L’esprit de coopération
En grandissant, l’adolescente s’intéresse à l’économie, celle qui met l’humain au centre. Son bac ES en poche, elle intègre Sciences Po Grenoble qui met l’accent sur l’économie sociale et solidaire : « C’était un espace propice aux échanges, on confrontait nos points de vue, il y avait une émulation intellectuelle. » Et elle en profite pour partir à Vancouver au Canada, dans le cadre d’un échange international.

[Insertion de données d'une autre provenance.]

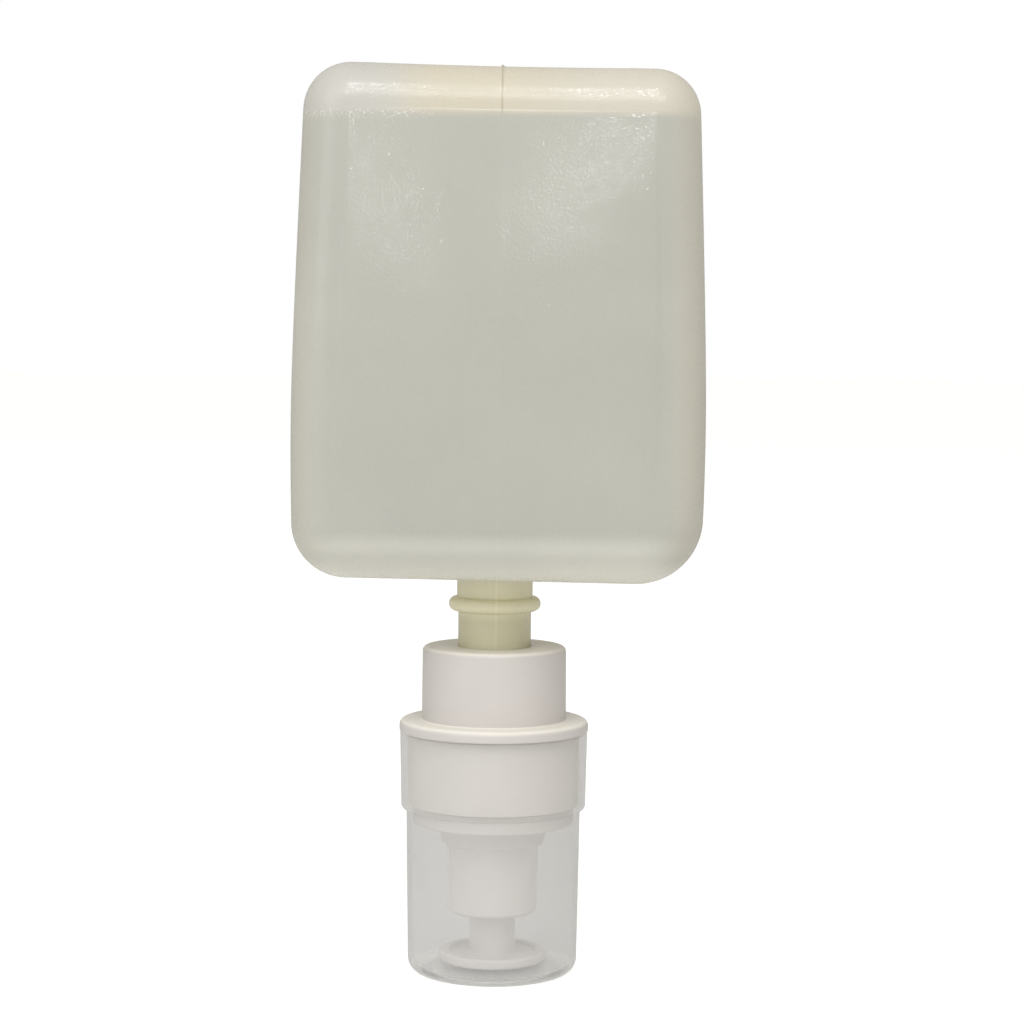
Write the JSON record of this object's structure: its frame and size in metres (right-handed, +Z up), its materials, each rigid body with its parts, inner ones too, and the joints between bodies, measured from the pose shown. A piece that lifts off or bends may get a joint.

Là, elle découvre une manière différente d’aborder les inégalités entre les femmes et les hommes : « J’avais l’impression que les hommes étaient plus intégrés dans ces questions, car eux-aussi pouvaient être enfermés dans des clichés sexistes. » Cet esprit de coopération va durablement s’inscrire dans son parcours.
À l’opposé du dogme
De retour en France, elle obtient un DESS « gestion des ONG humanitaires » pour « agir contre les inégalités entre pays du Nord et du Sud et partir découvrir ce qui est loin de mon quotidien ». Embauchée au Comité de Liaison des ONG de volontariat (CLONG), elle va coordonner un collectif d’une douzaine d’associations pendant six ans. Loin d’une vision dogmatique de l’aide à l’international, son travail consiste à faire avancer les questions d’éthique et promouvoir le volontariat comme un partage de compétences, un échange réciproque.
Agir concrètement
Le CLONG est basé dans le 10e arrondissement de Paris qui abrite alors de nombreux exilés, notamment afghans : « Tous les jours en allant travailler, je voyais ces exilés totalement démunis. Ces personnes qui avaient parcouru des milliers de kilomètres pour venir en Europe, qui avaient laissé derrière elles leur maison, leur famille, avaient fui la guerre et les exactions, qui se retrouvaient là dans une immense misère, sans toit, sans droits. »
Laurie Chambon ressent alors le besoin d’agir plus directement en France. Elle revient à Grenoble et s’engage bénévolement à l’association Accueil Demandeurs d’Asile (ADA) : « Je connaissais les conventions de Genève et le droit humanitaire international, les personnes me racontaient leur histoire, je devais faire le lien entre les deux pour mettre en évidence le fait qu’elles n’avaient pas d’autre choix que fuir leur pays pour rester en vie. » Une mission qui nécessite de faire parler les personnes sur des vécus très douloureux : « On se rend compte à quel point l’humain peut développer des trésors d’imagination pour torturer de façon ignoble d’autres êtres humains. »
Déconstruire les stéréotypes
Sa mission lui permet aussi de « brasser plein de cultures » et elle cherche à travailler dans ce domaine : sans succès, car elle n’a pas le bon diplôme, celui de travailleur social. C’est à cette époque que La Métropole et la Ville d’Échirolles recherchent un(e) directeur(trice) pour la Maison pour l’égalité Femmes Hommes. Laurie Chambon postule alors et va diriger la structure pendant quatre ans. Elle se retrouve immédiatement dans l’esprit de la maison : « On cherchait des leviers très concrets. On réfléchissait à des façons d’aborder le thème, qui ne soient pas culpabilisantes mais ancrées dans la vie des gens. En anthropologie, les univers féminins et masculins se construisent autour d’oppositions : dedans/dehors, émotion/réflexion, passivité/activité… Pour un homme, faire le choix de se diriger vers l’univers du féminin, c’est être moins reconnu et valorisé. Hommes ou femmes, nous avons tous à gagner à déconstruire les stéréotypes sexués, donner à chacun la possibilité de faire ses proches choix en toute liberté, loin des étiquettes ».
Servir l’intérêt général
En dirigeant cette structure publique, Laurie Chambon découvre le monde des collectivités territoriales et passe un concours pour devenir fonctionnaire. Un statut qui lui permet aujourd’hui de travailler au Service de la coordination générale de la Ville de Grenoble. Elle répond notamment aux courriers d’habitants qui rencontrent des difficultés sociales afin de les orienter vers les relais associatifs et les interlocuteurs sociaux qui défendent l’accès aux droits pour tous.
Si Laurie Chambon est actuellement fonctionnaire, ce statut n’est pas pour elle une fin en soi : « Ce qui me motive, c’est l’intérêt général et les causes pour lesquelles j ‘ai envie de me mobiliser… ». Un électron libre donc, qui butine d’associations en collectivités, la solidarité.